►
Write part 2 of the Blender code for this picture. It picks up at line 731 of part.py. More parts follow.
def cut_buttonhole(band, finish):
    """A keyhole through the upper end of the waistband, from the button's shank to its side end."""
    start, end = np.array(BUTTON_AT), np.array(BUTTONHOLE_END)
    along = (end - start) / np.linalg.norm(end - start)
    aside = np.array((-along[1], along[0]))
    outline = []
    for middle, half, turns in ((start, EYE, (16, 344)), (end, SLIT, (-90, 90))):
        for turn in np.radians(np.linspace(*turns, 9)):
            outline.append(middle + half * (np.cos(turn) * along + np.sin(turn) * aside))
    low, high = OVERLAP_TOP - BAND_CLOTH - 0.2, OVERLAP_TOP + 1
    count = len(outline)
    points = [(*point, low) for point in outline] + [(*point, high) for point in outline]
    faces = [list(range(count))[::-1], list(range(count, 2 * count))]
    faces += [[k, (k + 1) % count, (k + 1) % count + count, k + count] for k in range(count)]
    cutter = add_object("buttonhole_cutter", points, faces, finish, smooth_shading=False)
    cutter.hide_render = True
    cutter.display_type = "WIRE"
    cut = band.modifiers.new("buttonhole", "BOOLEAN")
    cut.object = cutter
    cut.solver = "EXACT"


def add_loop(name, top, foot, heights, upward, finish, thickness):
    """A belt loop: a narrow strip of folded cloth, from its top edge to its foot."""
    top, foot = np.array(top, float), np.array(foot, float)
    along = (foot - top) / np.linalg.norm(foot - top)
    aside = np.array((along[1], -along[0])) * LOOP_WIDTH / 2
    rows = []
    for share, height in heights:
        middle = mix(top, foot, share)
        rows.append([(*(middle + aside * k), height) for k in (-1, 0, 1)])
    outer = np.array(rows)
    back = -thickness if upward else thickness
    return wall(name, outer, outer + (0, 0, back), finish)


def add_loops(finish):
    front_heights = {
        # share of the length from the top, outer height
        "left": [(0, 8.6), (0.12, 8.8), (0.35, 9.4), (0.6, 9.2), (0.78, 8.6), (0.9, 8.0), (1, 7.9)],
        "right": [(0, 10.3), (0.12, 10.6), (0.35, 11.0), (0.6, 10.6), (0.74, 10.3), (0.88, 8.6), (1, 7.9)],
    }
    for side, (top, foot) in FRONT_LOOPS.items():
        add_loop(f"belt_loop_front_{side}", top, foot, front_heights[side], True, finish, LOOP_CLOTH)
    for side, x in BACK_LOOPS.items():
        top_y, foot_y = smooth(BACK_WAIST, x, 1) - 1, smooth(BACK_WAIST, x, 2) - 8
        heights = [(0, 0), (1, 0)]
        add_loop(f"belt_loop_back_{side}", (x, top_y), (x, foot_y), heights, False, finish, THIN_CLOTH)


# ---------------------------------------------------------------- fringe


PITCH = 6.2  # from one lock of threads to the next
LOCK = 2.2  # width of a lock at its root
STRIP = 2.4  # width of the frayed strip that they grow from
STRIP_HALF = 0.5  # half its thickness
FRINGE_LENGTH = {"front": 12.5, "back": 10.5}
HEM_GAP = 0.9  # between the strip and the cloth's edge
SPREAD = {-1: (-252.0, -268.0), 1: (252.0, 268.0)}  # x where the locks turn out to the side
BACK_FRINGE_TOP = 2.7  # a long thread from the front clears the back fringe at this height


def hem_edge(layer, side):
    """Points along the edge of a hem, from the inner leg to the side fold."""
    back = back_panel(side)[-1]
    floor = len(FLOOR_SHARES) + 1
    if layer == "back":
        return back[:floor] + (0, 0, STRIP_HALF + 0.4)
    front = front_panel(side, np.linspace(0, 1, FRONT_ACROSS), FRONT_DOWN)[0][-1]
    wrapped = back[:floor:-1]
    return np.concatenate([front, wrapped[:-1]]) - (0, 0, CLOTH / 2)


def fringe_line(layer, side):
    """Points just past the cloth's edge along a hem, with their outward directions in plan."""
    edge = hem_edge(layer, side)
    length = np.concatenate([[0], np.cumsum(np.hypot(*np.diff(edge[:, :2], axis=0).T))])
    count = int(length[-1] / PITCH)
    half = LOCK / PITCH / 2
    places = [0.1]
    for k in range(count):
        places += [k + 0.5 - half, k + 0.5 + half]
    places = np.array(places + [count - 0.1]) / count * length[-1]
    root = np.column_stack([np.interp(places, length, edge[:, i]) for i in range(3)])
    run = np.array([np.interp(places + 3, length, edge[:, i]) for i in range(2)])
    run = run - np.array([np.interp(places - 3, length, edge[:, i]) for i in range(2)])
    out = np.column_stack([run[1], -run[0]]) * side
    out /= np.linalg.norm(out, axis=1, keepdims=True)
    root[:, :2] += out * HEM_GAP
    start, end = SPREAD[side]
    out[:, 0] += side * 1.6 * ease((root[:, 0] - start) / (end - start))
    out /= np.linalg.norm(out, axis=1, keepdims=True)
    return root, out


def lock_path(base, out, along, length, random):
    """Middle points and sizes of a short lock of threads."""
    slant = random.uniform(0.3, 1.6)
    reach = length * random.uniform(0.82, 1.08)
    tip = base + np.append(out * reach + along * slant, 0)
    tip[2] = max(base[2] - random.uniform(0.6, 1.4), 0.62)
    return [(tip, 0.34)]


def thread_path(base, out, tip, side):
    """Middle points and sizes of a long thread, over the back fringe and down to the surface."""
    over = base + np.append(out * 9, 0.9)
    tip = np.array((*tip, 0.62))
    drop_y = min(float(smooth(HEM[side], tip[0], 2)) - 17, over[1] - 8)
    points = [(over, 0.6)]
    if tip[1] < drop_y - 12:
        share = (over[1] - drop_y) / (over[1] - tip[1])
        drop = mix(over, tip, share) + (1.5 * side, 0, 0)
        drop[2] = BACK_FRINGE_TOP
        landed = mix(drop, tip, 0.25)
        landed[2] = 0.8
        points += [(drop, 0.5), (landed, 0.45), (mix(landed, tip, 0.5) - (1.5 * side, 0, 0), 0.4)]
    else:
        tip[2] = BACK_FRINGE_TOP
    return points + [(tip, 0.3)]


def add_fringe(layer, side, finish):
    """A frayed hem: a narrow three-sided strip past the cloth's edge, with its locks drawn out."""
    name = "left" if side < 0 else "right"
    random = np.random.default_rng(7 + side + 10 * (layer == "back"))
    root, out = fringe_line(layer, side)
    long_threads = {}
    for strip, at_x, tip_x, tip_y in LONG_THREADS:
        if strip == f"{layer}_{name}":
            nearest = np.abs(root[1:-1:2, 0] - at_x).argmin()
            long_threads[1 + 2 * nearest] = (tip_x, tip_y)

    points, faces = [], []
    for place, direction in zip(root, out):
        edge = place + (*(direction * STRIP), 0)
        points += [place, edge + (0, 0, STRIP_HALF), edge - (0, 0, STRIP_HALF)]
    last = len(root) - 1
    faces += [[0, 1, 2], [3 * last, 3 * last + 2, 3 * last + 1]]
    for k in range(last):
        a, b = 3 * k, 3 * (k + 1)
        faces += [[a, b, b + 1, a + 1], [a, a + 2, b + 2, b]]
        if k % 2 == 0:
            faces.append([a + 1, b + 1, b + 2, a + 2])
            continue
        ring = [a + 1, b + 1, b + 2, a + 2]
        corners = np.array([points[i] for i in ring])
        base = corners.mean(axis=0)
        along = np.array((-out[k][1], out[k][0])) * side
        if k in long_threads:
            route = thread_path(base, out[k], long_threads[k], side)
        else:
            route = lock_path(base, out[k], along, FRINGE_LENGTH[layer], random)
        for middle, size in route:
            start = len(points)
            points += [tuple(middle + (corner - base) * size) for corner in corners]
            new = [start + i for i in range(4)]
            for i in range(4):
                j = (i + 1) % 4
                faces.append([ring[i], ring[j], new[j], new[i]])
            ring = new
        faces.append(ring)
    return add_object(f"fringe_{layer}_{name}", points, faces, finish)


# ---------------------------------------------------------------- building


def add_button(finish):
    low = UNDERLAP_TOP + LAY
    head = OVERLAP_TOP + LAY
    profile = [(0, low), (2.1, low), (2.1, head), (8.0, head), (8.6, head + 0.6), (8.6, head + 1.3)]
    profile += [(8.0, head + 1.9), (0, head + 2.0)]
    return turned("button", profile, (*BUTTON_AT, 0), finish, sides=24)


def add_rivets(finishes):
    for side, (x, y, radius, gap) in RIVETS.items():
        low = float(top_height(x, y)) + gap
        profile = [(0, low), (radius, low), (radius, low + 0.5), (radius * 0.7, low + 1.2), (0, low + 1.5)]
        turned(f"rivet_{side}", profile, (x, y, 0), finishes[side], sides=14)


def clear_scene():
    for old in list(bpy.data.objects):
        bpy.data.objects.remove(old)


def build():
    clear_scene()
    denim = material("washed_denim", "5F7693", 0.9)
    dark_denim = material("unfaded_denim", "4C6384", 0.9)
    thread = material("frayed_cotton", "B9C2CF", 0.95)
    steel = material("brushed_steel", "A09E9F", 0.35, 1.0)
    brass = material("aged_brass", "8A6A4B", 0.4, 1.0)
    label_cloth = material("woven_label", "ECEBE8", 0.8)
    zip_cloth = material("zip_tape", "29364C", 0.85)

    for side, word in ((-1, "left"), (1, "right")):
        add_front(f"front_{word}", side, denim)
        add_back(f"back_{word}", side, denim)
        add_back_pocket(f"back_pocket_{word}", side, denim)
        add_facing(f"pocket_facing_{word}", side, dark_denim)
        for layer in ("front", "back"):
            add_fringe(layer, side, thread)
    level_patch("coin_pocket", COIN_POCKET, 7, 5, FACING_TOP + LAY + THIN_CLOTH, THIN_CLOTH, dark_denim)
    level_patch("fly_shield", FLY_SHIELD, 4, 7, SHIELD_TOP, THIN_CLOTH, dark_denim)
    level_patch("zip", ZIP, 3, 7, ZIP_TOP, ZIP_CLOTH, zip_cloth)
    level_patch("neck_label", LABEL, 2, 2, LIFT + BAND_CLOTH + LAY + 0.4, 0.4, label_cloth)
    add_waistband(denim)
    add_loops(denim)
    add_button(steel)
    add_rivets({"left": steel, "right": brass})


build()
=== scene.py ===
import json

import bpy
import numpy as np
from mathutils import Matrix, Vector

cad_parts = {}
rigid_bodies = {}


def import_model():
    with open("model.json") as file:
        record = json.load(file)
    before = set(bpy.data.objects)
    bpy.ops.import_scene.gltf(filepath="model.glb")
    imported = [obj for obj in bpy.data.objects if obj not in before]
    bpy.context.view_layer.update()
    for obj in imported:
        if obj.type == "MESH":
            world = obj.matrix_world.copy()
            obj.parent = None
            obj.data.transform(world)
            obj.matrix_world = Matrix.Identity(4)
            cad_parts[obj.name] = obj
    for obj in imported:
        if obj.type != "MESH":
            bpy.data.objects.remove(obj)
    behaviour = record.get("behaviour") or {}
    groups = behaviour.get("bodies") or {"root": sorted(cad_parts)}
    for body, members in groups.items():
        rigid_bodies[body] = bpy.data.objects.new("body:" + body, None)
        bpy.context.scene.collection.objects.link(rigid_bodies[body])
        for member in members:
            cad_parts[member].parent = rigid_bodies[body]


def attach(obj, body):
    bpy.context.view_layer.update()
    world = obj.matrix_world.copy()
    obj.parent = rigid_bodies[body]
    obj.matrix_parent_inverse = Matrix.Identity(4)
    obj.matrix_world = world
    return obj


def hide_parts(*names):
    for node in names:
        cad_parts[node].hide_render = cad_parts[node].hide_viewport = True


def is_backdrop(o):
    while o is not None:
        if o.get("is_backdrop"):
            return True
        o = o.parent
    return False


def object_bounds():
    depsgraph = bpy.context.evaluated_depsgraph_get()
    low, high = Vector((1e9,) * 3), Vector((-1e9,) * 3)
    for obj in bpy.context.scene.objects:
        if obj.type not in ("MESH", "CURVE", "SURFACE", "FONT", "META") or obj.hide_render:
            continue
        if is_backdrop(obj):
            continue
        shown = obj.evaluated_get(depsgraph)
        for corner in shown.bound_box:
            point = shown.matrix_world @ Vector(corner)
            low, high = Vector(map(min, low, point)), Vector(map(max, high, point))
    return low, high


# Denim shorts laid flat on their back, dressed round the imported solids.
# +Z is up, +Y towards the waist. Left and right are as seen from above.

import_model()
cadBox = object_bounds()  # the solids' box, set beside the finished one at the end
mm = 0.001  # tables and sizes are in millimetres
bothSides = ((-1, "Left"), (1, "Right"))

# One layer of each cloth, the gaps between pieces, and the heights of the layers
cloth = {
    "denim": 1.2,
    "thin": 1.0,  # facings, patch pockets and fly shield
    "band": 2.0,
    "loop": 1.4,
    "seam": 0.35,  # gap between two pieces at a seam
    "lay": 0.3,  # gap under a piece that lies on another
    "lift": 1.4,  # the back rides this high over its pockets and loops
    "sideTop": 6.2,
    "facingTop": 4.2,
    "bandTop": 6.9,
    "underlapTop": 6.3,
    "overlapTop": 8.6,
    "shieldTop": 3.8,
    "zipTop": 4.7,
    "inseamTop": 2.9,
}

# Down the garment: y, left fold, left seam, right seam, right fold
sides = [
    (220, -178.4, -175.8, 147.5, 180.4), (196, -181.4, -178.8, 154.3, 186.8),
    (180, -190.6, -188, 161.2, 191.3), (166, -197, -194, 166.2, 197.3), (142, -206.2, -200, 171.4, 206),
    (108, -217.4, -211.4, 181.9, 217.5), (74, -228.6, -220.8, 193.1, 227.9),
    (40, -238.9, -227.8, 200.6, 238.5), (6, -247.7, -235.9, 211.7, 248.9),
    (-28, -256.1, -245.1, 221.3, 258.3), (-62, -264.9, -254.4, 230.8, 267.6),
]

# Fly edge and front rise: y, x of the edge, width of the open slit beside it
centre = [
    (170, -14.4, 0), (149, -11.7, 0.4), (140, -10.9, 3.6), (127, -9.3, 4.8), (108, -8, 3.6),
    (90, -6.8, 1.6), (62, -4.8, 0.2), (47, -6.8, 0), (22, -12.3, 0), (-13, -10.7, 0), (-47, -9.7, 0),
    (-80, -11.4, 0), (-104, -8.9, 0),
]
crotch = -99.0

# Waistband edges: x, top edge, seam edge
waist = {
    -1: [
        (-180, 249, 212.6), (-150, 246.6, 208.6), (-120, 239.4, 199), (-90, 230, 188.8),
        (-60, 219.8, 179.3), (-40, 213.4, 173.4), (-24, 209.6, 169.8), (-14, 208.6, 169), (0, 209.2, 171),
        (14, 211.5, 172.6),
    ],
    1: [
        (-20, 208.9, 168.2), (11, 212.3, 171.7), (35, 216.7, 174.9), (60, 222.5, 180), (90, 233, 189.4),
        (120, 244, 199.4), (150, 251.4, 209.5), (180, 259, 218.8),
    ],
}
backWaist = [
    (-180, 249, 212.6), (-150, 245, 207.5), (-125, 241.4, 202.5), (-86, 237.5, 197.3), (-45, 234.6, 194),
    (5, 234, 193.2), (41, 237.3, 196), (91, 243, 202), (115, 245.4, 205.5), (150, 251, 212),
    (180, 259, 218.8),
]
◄
Each line from the line containing "for side, word" through the line containing "obj.data.transform(world)" is to be transcribed exactly, and no other line.

    for side, word in ((-1, "left"), (1, "right")):
        add_front(f"front_{word}", side, denim)
        add_back(f"back_{word}", side, denim)
        add_back_pocket(f"back_pocket_{word}", side, denim)
        add_facing(f"pocket_facing_{word}", side, dark_denim)
        for layer in ("front", "back"):
            add_fringe(layer, side, thread)
    level_patch("coin_pocket", COIN_POCKET, 7, 5, FACING_TOP + LAY + THIN_CLOTH, THIN_CLOTH, dark_denim)
    level_patch("fly_shield", FLY_SHIELD, 4, 7, SHIELD_TOP, THIN_CLOTH, dark_denim)
    level_patch("zip", ZIP, 3, 7, ZIP_TOP, ZIP_CLOTH, zip_cloth)
    level_patch("neck_label", LABEL, 2, 2, LIFT + BAND_CLOTH + LAY + 0.4, 0.4, label_cloth)
    add_waistband(denim)
    add_loops(denim)
    add_button(steel)
    add_rivets({"left": steel, "right": brass})


build()
=== scene.py ===
import json

import bpy
import numpy as np
from mathutils import Matrix, Vector

cad_parts = {}
rigid_bodies = {}


def import_model():
    with open("model.json") as file:
        record = json.load(file)
    before = set(bpy.data.objects)
    bpy.ops.import_scene.gltf(filepath="model.glb")
    imported = [obj for obj in bpy.data.objects if obj not in before]
    bpy.context.view_layer.update()
    for obj in imported:
        if obj.type == "MESH":
            world = obj.matrix_world.copy()
            obj.parent = None
            obj.data.transform(world)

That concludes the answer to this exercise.